Aos 74 anos, Zagallo parece desafiar o tempo e seu relacionamento com a carreira. Enquanto o técnico Carlos Alberto Parreira prepara-se para a aposentadoria depois do Mundial da Alemanha, já anunciada, o Velho Lobo não admite sequer a idéia de parar, mesmo ainda visivelmente abatido com a cirurgia de seis horas que fez quatro meses atrás e que mexeu com quase todo o seu organismo.
Zagallo tirou a visícula, parte do estômago, pâncreas e duodeno. Emagreceu 11 quilos. Pesa 58, e não deve recuperar muito mais que isto, dada sua falta de apetite. "Hoje eu como bem menos do que comia antes da operação e mesmo assim após cada refeição parece que comi um boi inteiro", comentou, ele que ficou 39 dias internado no hospital após a cirurgia. Foi lá que viu um garoto de 21 anos morrer ao seu lado de leucemia.
O encontro da delegação brasileira para a partida com o Chile marca sua volta à Seleção, de onde não quer sair por nada nesse mundo. "Isso aqui me traz vida, me traz saúde. Não sei viver sem estar envolvido com a amarelinha", diz um Zagallo ainda animado em comentar as coisas da Seleção.
Nesta quinta-feira, na Granja Comary, ele passou por um verdadeiro teste de saúde: ficou quase 30 minutos atendendo aos jornalistas debaixo do sol quente de Teresópolis. Tratou a todos com a mesma atenção. Era o mesmo Zagallo de sempre, com frases de efeito e emoção nos olhos ao referir-se do time que entra em campo logo mais.
Nesta quinta-feira de manhã, um de seus filhos esteve na Granja para lhe trazer um complemento alimentar medicamentoso. "Esqueci em casa no embarque", disse. Sua saúde não permite mais estravagâncias. O coordenador técnico passa a maior parte do tempo sentado, observando o que acontece em campo.
Poucos vezes se entrega ao trabalho de bola.

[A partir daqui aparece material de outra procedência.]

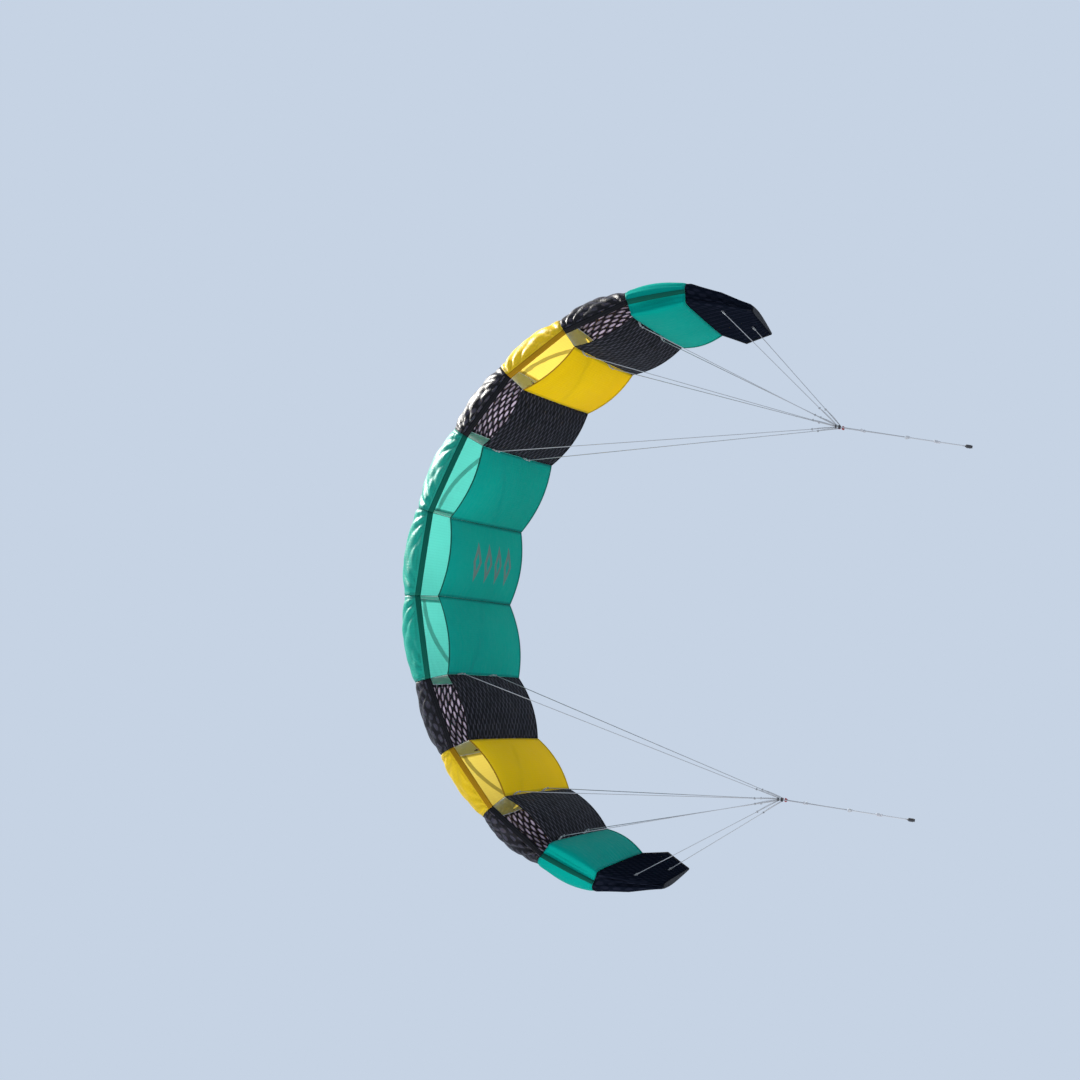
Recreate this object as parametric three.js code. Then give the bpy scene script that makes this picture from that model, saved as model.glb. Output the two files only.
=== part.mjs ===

Mas está feliz. "Pensei em voltar mais cedo, para os jogos da Argentina ou mesmo para o amistoso com a Croácia, mas não deu. Esse meu retorno me enche de vida. Foi a melhor coisa que poderia ter me acontecido nesse momento."
Zagallo diz que seu retorno é para não parar mais. De Teresópolis, ele seguirá para Brasília e depois para Sevilha, onde a Seleção fará amistoso contra o time local, terça-feira. Volta então ao Brasil e fica na espera do jogo com a Bolívia em La Paz. "Não existe qualquer restrição às minhas viagens. Estou mais magro, mas estou bem", comentou. "E dessa forma, estarei lá na Alemanha em 2006, e depois nas próximas disputas da Seleção, se Deus quiser."
Sua carreira no futebol é talvez a mais longinqua de que se tem notícia no futebol mundial, digna de um registro no Guiness, o livro dos recordes. Zagallo começou nas categorias de base do América em 1948.
Eram tempos de guerra no mundo. Em 52, profissionalizou-se no Flamengo. E não parou mais. É mais de meio século de serviços prestados ao futebol brasileiro. Como jogador, ele esteve nas conquistas mundiais de 58 e 62. Foi auxiliar técnico de Pareira em 94 e técnico da Seleção no vice de 98. A governadora do Rio, Rosinha Garotinho, prometeu-lhe um busto no novo Macaranã, onde já há Garrincha e Bellini. Aí, Zagallo será eterno.